------ Information shown ------

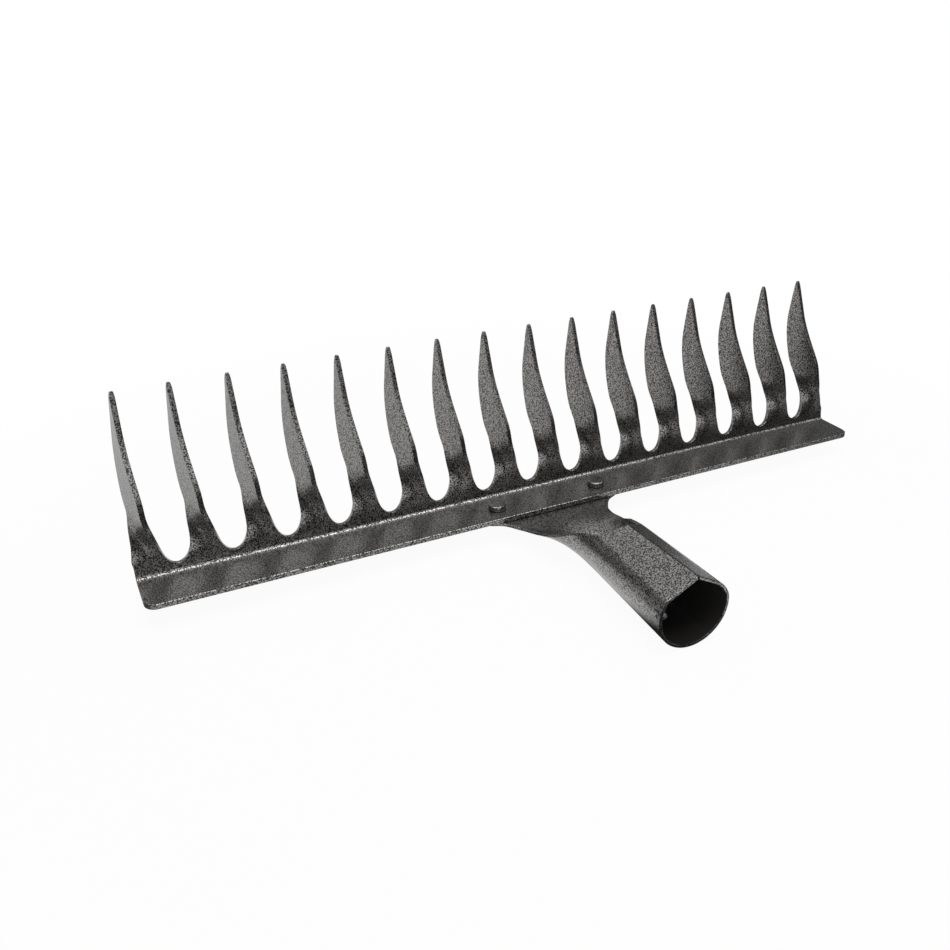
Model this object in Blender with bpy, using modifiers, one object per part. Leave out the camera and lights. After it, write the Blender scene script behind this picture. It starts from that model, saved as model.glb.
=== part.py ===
"""Garden rake head: one pressed steel comb of twisted teeth, a rolled handle socket, and two rivets.

Metres, +Z up. X runs along the bar, the handle would leave toward -Y, and the teeth point up.
The origin is at the middle of the part's own box, at its lowest point.
"""

import bpy
import bmesh
from math import atan2, cos, pi, radians, sin, sqrt, tan
from mathutils import Vector


# Comb: one sheet of steel, cut into teeth and folded along its length
COMB_SHEET = 0.0025
BAR_LENGTH = 0.400
TOOTH_COUNT = 16
LEFT_MARGIN = 0.00745           # bar end to the middle of the first tooth's root
RIGHT_MARGIN = 0.00825
SHELF_DEPTH = 0.0232            # front edge of the shelf to the inside corner of the fold
SHELF_CORNER_RADIUS = 0.006
FOLD_INSIDE_RADIUS = 0.0008
TEETH_LEAN = radians(9.4)       # lean of the teeth away from the handle, past square to the shelf
NOTCH_FLOOR = 0.0038            # inside corner of the fold to the bottom of a notch
NOTCH_WIDTH = 0.0142
NOTCH_ROUND = 0.0124            # height of a notch's half-elliptical bottom

# Tooth blade, measured up from the notch floor
TOOTH_LENGTH = 0.0790
BELLY_WIDTH = 0.0179            # widest part of the blade
BELLY_HEIGHT = 0.0328
TAPER_POWER = 1.35              # 1 is a straight taper to the tip, more keeps the belly full
SWEEP = 0.0115                  # how far the blade's middle line swings to one side of its root
SWEEP_START = 0.0064
SWEEP_END = 0.0611
TWIST_BLADE = radians(75.2)     # turn of the blade out of the sheet's plane
TWIST_START = 0.0004
TWIST_END = 0.0264
TWIST_EXTRA = radians(8.5)      # slow further turn from there to the tip
TWIST_AXIS_SHIFT = -0.0008      # axis of the twist, from the middle of the tooth's root
TIP_WIDTH = 0.0010
TIP_SHEET = 0.0011              # what the drawn-out point keeps of the sheet's thickness
TIP_ROUNDING = 0.0040           # length over which the point thins

# Socket: one thinner sheet, flat under the shelf, dished at the neck and rolled into a tube
SOCKET_SHEET = 0.0015
SOCKET_SHIFT = 0.0024           # the socket sits this far off the middle of the bar
PLATE_WIDTH = 0.080
PLATE_CORNER_RADIUS = 0.006
PLATE_BACK = 0.0025             # back edge of the plate, forward of the fold's inside corner
PLATE_FRONT = 0.0160            # where the plate's sides turn in toward the neck
NECK_WIDTH = 0.0446             # flat width of the sheet at its narrowest
NECK_FROM_FOLD = 0.0437
DISH_START = 0.0300             # the flat plate starts to dish here
TUBE_START = 0.0785             # front of the neck, where the rolled tube starts
TUBE_LENGTH = 0.0573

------

Goal
What are the exact lines from the beginning of the material through the line containing "and two rivets."? Write out those lines alone.

Task output
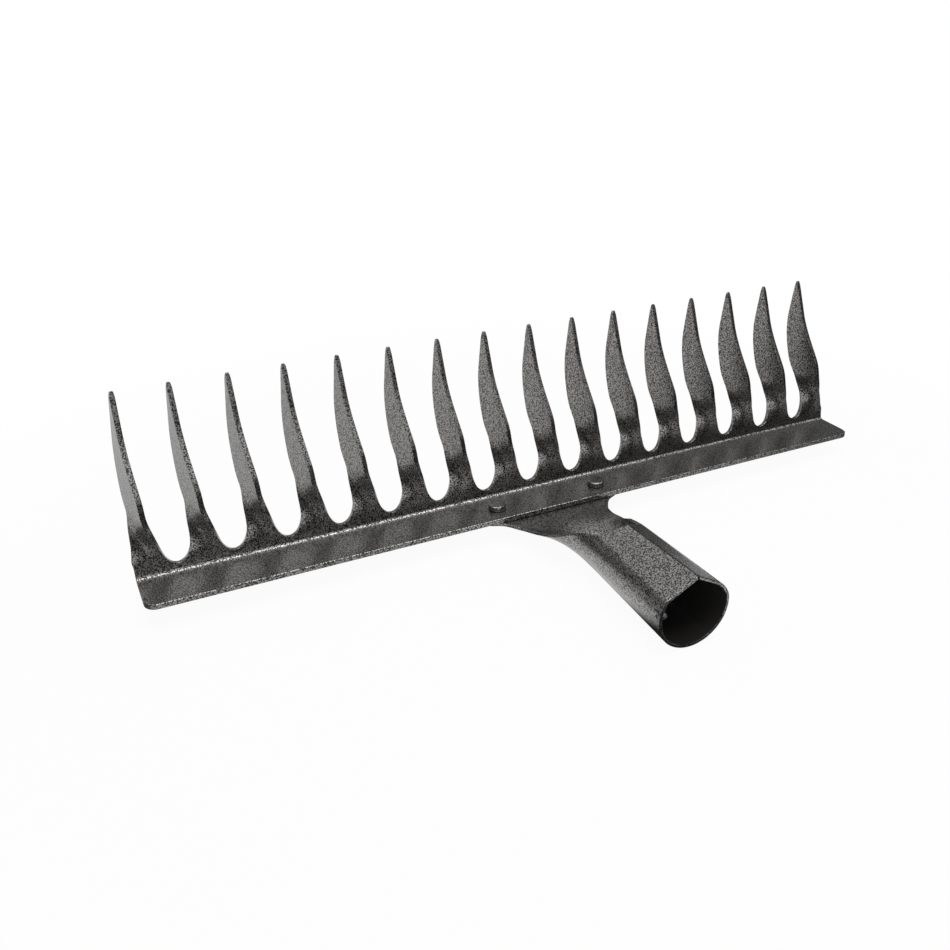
Model this object in Blender with bpy, using modifiers, one object per part. Leave out the camera and lights. After it, write the Blender scene script behind this picture. It starts from that model, saved as model.glb.
=== part.py ===
"""Garden rake head: one pressed steel comb of twisted teeth, a rolled handle socket, and two rivets.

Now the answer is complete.